Infants learn language not merely by listening to what other people say but also by lip reading, according to a recent research.

The study published in the Proceedings of the National Academy of Sciences on Monday has defied conventional belief that babies learn to speak through sound alone.

The finding could provide vital clues to understanding the condition of autism and could even lead to earlier diagnosis and intervention.

For the research, scientists from Florida Atlantic University studied a group of infants aged between four to 12 months and a group of adults for comparison.

The babies were given videos to watch in either English or Spanish, which is a language foreign to them. With the help of an eye tracker device, the researchers could establish where the infants' pupils moved when they saw and heard the video.

Making eye contact is the most powerful mode of establishing a communicative link between humans. During the early part of their lives, infants learn rapidly that looking at the eyes of the person talking conveys significant information.

Researchers discovered that at around the age of six months, babies start shifting from this intent eye gaze of early infancy to studying mouths when people talk to them.

The baby in order to imitate you has to figure out how to shape their lips to make that particular sound they're hearing, the Huffington Post quoted developmental psychologist David Lewkowicz of Florida Atlantic University, who led the study being published Monday. It's an incredibly complex process.
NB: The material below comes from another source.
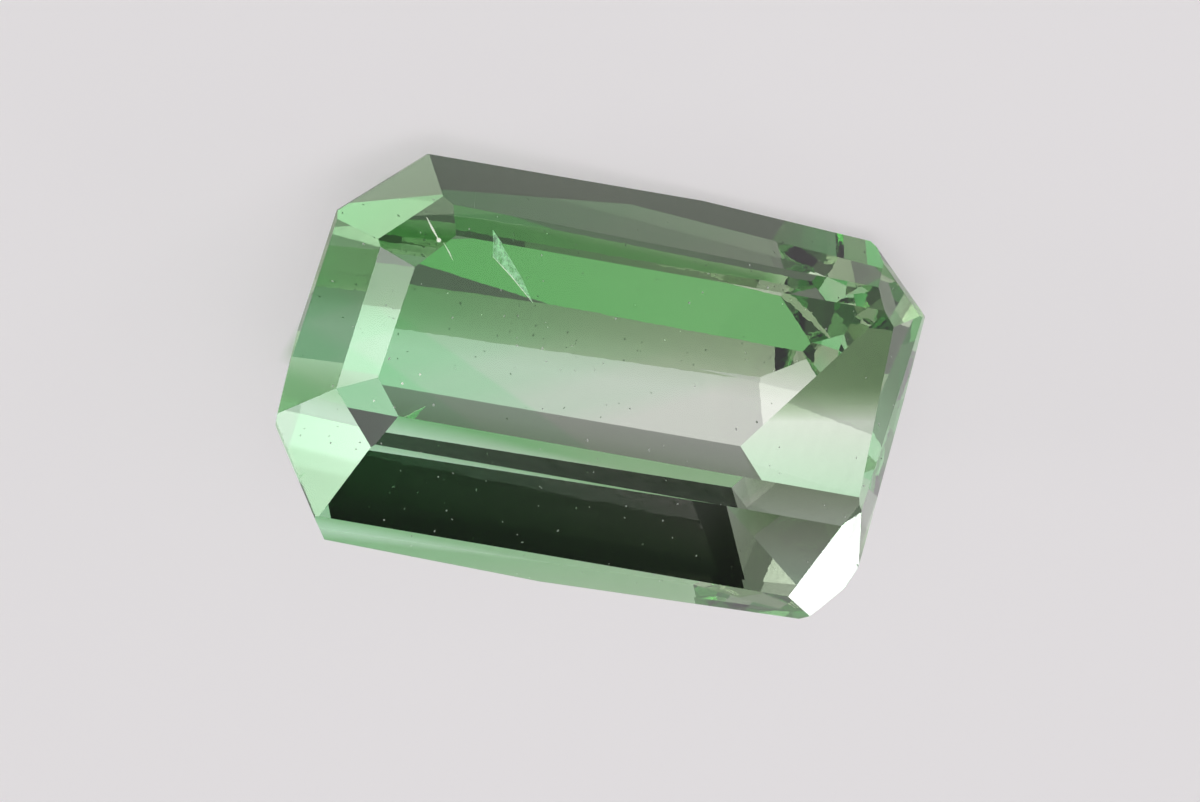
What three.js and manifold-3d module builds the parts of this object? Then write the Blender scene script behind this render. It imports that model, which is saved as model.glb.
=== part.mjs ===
// A step-cut (emerald-cut) gemstone, pale mint green and transparent: one solid, flat-faceted all over.
// It lies on a facet of its underside, the way a loose stone comes to rest on a tray, so its table leans
// towards the front. Millimetres, +Z up, long edges along X, the resting facet on z = 0.
import * as THREE from "three";
import { mergeVertices } from "three/addons/utils/BufferGeometryUtils.js";
import Module from "manifold-3d";

const wasm = await Module();
wasm.setup();

// The rough block the stone is sawn from, and the height of the table above the girdle.
const ROUGH = { length: 11, width: 8, height: 9 };
const TABLE_HEIGHT = 0.7;

// Height at which each tier's reach is measured: at the girdle, at the table, and just under the girdle.
const GIRDLE = 0;
const UNDER_GIRDLE = -0.1;

// The cutter's plan of the stone, side by side. Each facet is [azimuth, slope, reach]: the compass turn of
// its edge in degrees, its lean from the girdle plane in degrees (90 is upright), and how far it stands from
// the stone's upright axis, in mm, at the height its tier is measured at. The cut is a hand cut: corners and
// sides differ by a few degrees, and the underside is deeper than a planned one. "steps" holds the heights
// of the two lower pavilion tiers.
const CUT = {
  right_end: {
    crown: [[1, 40, 4], [356.5, 54, 3.27]],
    girdle: [358, 90, 3.83],
    pavilion: [[357.5, 84, 3.81], [3.5, 71, 3.84], [3.5, 52.5, 3.78]],
    steps: [-0.16, -0.31],
  },
  far_right_corner: {
    crown: [[49.5, 57.5, 3.73], [45.5, 39.5, 3.14]],
    girdle: [54.5, 90, 3.52],
    pavilion: [[57, 73.5, 3.41], [52, 67, 3.28], [52, 59, 2.87]],
    steps: [-0.97, -1.94],
  },
  far_side: {
    crown: [[93.5, 40, 2.27], [94, 20, 1.26]],
    girdle: [94.5, 90, 2.18],
    pavilion: [[95, 51.5, 2.12], [89, 51.5, 1.74], [89, 39, 1.86]],
    steps: [-0.58, -0.5],
  },
  far_left_corner: {
    crown: [[136.5, 44.5, 3.54], [138.5, 25, 2.64]],
    girdle: [133.5, 90, 3.39],
    pavilion: [[132.5, 70.5, 3.32], [137.5, 65.5, 2.96], [137.5, 47.5, 2.35]],
    steps: [-1.44, -2.8],
  },
  left_end: {
    crown: [[174, 42.5, 4], [173.5, 24, 3.03]],
    girdle: [174, 90, 3.88],
    pavilion: [[174, 63, 3.82], [179.5, 62, 3.59], [179.5, 58.5, 2.56]],
    steps: [-0.63, -2.59],
  },
  near_left_corner: {
    crown: [[224.5, 32, 4.03], [223.5, 20.5, 2.76]],
    girdle: [219, 90, 4.01],
    pavilion: [[218, 69, 3.98], [218.5, 62.5, 3.77], [218.5, 50, 2.67]],
    steps: [-0.62, -2.72],
  },
  near_side: {
    crown: [[273.5, 29.5, 2.27], [273.5, 20.5, 0.91]],
    girdle: [273.5, 67, 2.2],
    pavilion: [[272, 84, 2.54], [278, 43, 2.48], [278, 42, 1.9]],
    steps: [-0.64, -1.18],
  },
  near_right_corner: {
    crown: [[310, 42.5, 3.44], [309, 34, 2.6]],
    girdle: [323, 90, 4.02],
    pavilion: [[326.5, 78.5, 4.18], [320.5, 79.5, 4.03], [320.5, 77, 3.88]],
    steps: [-0.2, -1.03],
  },
};

// The facet of the underside that the stone lies on.
const RESTS_ON = ["far_side", 2];

// A lap plate: one flat block, bigger than the rough, that takes away everything past its facet.
const LAP = 30;

function solidFrom(geometry) {
  geometry.deleteAttribute("uv");
  geometry.deleteAttribute("normal");
  const merged = mergeVertices(geometry, 1e-4);
  const mesh = new wasm.Mesh({
    numProp: 3,
    vertProperties: merged.attributes.position.array,
    triVerts: new Uint32Array(merged.index.array),
  });
  return new wasm.Manifold(mesh);
}

// Outward direction of a facet: "rise" is 1 above the girdle and -1 below it.
function facing(azimuth, slope, rise) {
  const turn = THREE.MathUtils.degToRad(azimuth);
  const lean = THREE.MathUtils.degToRad(slope);
  const out = Math.sin(lean);
  return new THREE.Vector3(Math.cos(turn) * out, Math.sin(turn) * out, Math.cos(lean) * rise);
}

function lapped(stone, [azimuth, slope, reach], height, rise) {
  const normal = facing(azimuth, slope, rise);
  const turn = THREE.MathUtils.degToRad(azimuth);
  const foot = new THREE.Vector3(Math.cos(turn) * reach, Math.sin(turn) * reach, height);
  const plate = new THREE.BoxGeometry(LAP, LAP, LAP);
  plate.translate(0, 0, LAP / 2);
  plate.applyQuaternion(new THREE.Quaternion().setFromUnitVectors(new THREE.Vector3(0, 0, 1), normal));
  plate.translate(foot.x, foot.y, foot.z);
  return stone.subtract(solidFrom(plate));
}

let stone = solidFrom(new THREE.BoxGeometry(ROUGH.length, ROUGH.width, ROUGH.height));
stone = lapped(stone, [0, 0, 0], TABLE_HEIGHT, 1);
for (const side of Object.values(CUT)) {
  const [outer, inner] = side.crown;
  const [upper, middle, lower] = side.pavilion;
  stone = lapped(stone, outer, GIRDLE, 1);
  stone = lapped(stone, inner, TABLE_HEIGHT, 1);
  stone = lapped(stone, side.girdle, GIRDLE, 1);
  stone = lapped(stone, upper, UNDER_GIRDLE, -1);
  stone = lapped(stone, middle, side.steps[0], -1);
  stone = lapped(stone, lower, side.steps[1], -1);
}

// Lay the stone down on its resting facet, table towards the front (-Y).
const [restSide, restTier] = RESTS_ON;
const [restAzimuth, restSlope] = CUT[restSide].pavilion[restTier];
const up = facing(restAzimuth, restSlope, -1).negate();
const along = new THREE.Vector3(-1, 0, 0);
along.addScaledVector(up, -along.dot(up)).normalize();
const back = new THREE.Vector3().crossVectors(up, along);
const laid = new THREE.Matrix4().makeBasis(along, back, up).transpose();

const cut = stone.getMesh();
const geometry = new THREE.BufferGeometry();
const positions = new Float32Array(cut.numVert * 3);
for (let i = 0; i < cut.numVert; i++) {
  positions.set(cut.vertProperties.subarray(i * cut.numProp, i * cut.numProp + 3), i * 3);
}
geometry.setAttribute("position", new THREE.BufferAttribute(positions, 3));
geometry.setIndex(new THREE.BufferAttribute(cut.triVerts, 1));
geometry.applyMatrix4(laid);

// Origin under the middle of the stone, on the surface it lies on.
geometry.computeBoundingBox();
const box = geometry.boundingBox;
geometry.translate(-(box.min.x + box.max.x) / 2, -(box.min.y + box.max.y) / 2, -box.min.z);
geometry.computeVertexNormals();

const mint = new THREE.MeshStandardMaterial({
  color: 0xb9dcb4,
  roughness: 0.05,
  metalness: 0,
  transparent: true,
  opacity: 0.35,
  flatShading: true,
});
const garnet = new THREE.Mesh(geometry, mint);
garnet.name = "garnet";

const part = new THREE.Group();
part.add(garnet);
export default part;
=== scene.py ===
# %% [markdown]
# # A step-cut grossular garnet on a pale tray
# One loose stone, about 8 mm long: a long octagon with a flat table, a crown cut in two steps, and a deep
# underside, the pavilion, cut in up to three. It lies on a big facet of that underside, so the table leans.
# The material is clear garnet, mint green at one end and nearly colourless at the other.
#
# The cells go from the stone to what is sealed in it, then to the dust on it, and last to the tray, the
# light and the camera. Lengths are written in mm and multiplied by MM, because a scene counts in metres.

import math

import bmesh
import bpy
from mathutils import Matrix, Vector


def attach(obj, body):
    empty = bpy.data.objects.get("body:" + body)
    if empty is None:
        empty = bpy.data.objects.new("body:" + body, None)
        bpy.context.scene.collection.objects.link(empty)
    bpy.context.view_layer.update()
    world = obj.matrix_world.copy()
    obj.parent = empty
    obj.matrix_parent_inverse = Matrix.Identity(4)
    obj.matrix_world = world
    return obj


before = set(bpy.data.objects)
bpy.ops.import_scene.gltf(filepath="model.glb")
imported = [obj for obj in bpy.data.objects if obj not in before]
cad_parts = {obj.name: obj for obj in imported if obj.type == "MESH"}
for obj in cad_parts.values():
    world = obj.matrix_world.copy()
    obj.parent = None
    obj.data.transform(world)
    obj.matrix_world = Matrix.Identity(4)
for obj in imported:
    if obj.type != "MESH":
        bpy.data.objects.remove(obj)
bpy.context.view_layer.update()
MM = 0.001
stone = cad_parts["garnet"]

# %% [markdown]
# ## Finding the facets
# A cutter names a stone's faces: the table on top, the crown round it, the girdle at the widest place and
# the pavilion below. The mesh knows only triangles, so those that point the same way are gathered into
# facets. They could be picked by hand in edit mode, but a facet that is found by its direction is found
# again when the cut changes. The table is the largest one that faces both up and to the front. One triangle
# is so thin that its direction isn't exact, so it counts as a facet of its own, which does no harm.

# %% Gather triangles into facets
SAME_WAY = 0.9999
TABLE_FACES_UP = 0.5
TABLE_FACES_FRONT = 0.5


def facets_of(obj):
    """Each flat facet with its outward normal, its area in square mm and its centre, largest first."""
    found = []
    for poly in obj.data.polygons:
        for facet in found:
            if facet["normal"].dot(poly.normal) > SAME_WAY:
                break
        else:
            facet = {"normal": poly.normal.copy(), "area": 0.0, "centre": Vector()}
            found.append(facet)
        facet["area"] += poly.area
        facet["centre"] += poly.center * poly.area
    for facet in found:
        facet["centre"] /= facet["area"]
        facet["area"] /= MM * MM
    return sorted(found, key=lambda facet: -facet["area"])


def is_table(facet):
    return facet["normal"].z > TABLE_FACES_UP and -facet["normal"].y > TABLE_FACES_FRONT


facets = facets_of(stone)
table_facet = next(facet for facet in facets if is_table(facet))
print(len(facets), "facets; the table has", round(table_facet["area"], 1), "square mm")

# %% [markdown]
# ## Small tools for node trees
# A finish is a tree of nodes. It could be drawn by hand in the shader editor, but written here it reads from
# top to bottom and comes out the same each time. The first function adds a node with its settings, and the
# second starts an empty material. A renderer looks for all that glows as it looks for lamps. What glows in
# this scene is dim and even, so the new materials are left out of that search, and a render takes about a
# third of the time.

# %% Node helpers
FIRST = 0  # the inputs of a Math or an Add Shader node share one name, so they are told apart by number
SECOND = 1


def add(tree, kind, values=None, **settings):
    """A new node of this kind, with its settings and the values of its inputs."""
    node = tree.nodes.new(kind)
    for name, value in settings.items():
        setattr(node, name, value)
    for key, value in (values or {}).items():
        node.inputs[key].default_value = value
    return node


def new_material(name):
    """An empty material and its node tree."""
    material = bpy.data.materials.new(name)
    material.use_nodes = True
    material.node_tree.nodes.clear()
    material.cycles.emission_sampling = "NONE"
    print("material:", name)
    return material, material.node_tree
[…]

This data could help in understanding autism in children as well. Autistic children at age two concentrate more on the lips of the speaker than the eyes. This determines that paying attention to the mouth is the normal pattern of development at the age of one. This comparision could assist in recognizing autism at an earlier age.

Although autism diagnosis is not so easy to streamline and there is need for more study, the new research could reportedly assist in providing six months of earlier intervention for autism, which currently affects around 1 in 110 children in the United States (according to the Centers for Disease Control and Prevention).